Prove that if R is commutative and if I + J = R then IJ = I $\displaystyle \cap$ J - Dec 25th 2012, 12:23 PMDevenoRe: Sums and Products of Ideals
what does it mean for I + J = R?

it means EVERY element of R is of the form x + y, for some x in I, and y in J. in particular, 1 = x + y, for some x in I, and y in J (note: what you are trying to prove is NOT TRUE for rings without unity).
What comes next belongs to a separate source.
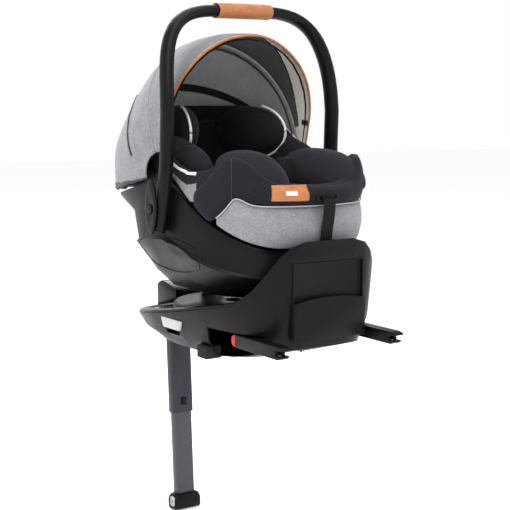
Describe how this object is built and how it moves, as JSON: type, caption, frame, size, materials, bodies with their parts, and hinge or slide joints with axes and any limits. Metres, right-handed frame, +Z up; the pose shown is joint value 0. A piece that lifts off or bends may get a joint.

now it is clear that IJ is always contained in I∩J (see other thread for proof). what would it mean to say I∩J is contained in IJ?

well, it turns out we can do "algebra with ideals" (which simplifies having to consider just elements, as the expressions can get long and ugly).

the key result we will need is this:

(I+J)(I∩J) = I(I∩J) + J(I∩J)

suppose r is in (I+J)(I∩J).

then r = Σ_{k}(a_{k}b_{k}), where a_{k}is in I+J, for each k, and b_{k}is in I∩J for each k.

thus we can write a_{k}= x_{k}+ y_{k}, where for each k, x_{k}is in I, and y_{k}is in J.

so r = Σ_{k}(a_{k}b_{k}) = Σ_{k}((x_{k}+y_{k})b_{k}) = Σ_{k}(x_{k}b_{k}) + Σ_{k}(y_{k}b_{k}),

which is clearly in I(I∩J) + J(I∩J).

on the other hand, suppose that r is instead in I(I∩J) + J(I∩J).

then r = Σ_{k}x_{k}a_{k}+ Σ_{m}y_{m}b_{m}, for x_{k}in I, y_{m}in J, and a_{k},b_{m}in I∩J for each value of k and m.

suppose we let n = max(k,m), and add 0 terms for whichever sum comes up short. we can then re-write out sum as:

r = Σ_{n}(x_{n}a_{n}+ y_{n}b_{n}).

note that the term x_{j}a_{j}+ y_{j}b_{j}is in (I+J)(I∩J), since x_{j}a_{j}= (x_{j}+0)(a_{j}), and y_{j}b_{j}= (0+y_{j})(b_{j}),

and that this is true for EVERY j = 1,2...,n. since ideals are closed under addition, this means that r is in (I+J)(I∩J), so we have equality of (I+J)(I∩J) and I(I∩J) + J(I∩J).

ok, back to the main proof now:

note that for any ideal A, RA = A (clearly A is contained in RA, since for any a in A, a = 1a is in RA. on the other hand, an element of RA is r_{1}a_{1}+...+r_{n}a_{n}, and each term r_{j}a_{j}is in A, since A is an ideal, so their sum is likewise in A...note how we needed a unity for R to assert this).

therefore, when R = I+J:

I∩J = R(I∩J) = (I+J)(I∩J) = I(I∩J) + J(I∩J) ⊆ IJ + JI = IJ + IJ (since R is commutative)

= IJ (since IJ is closed under addition).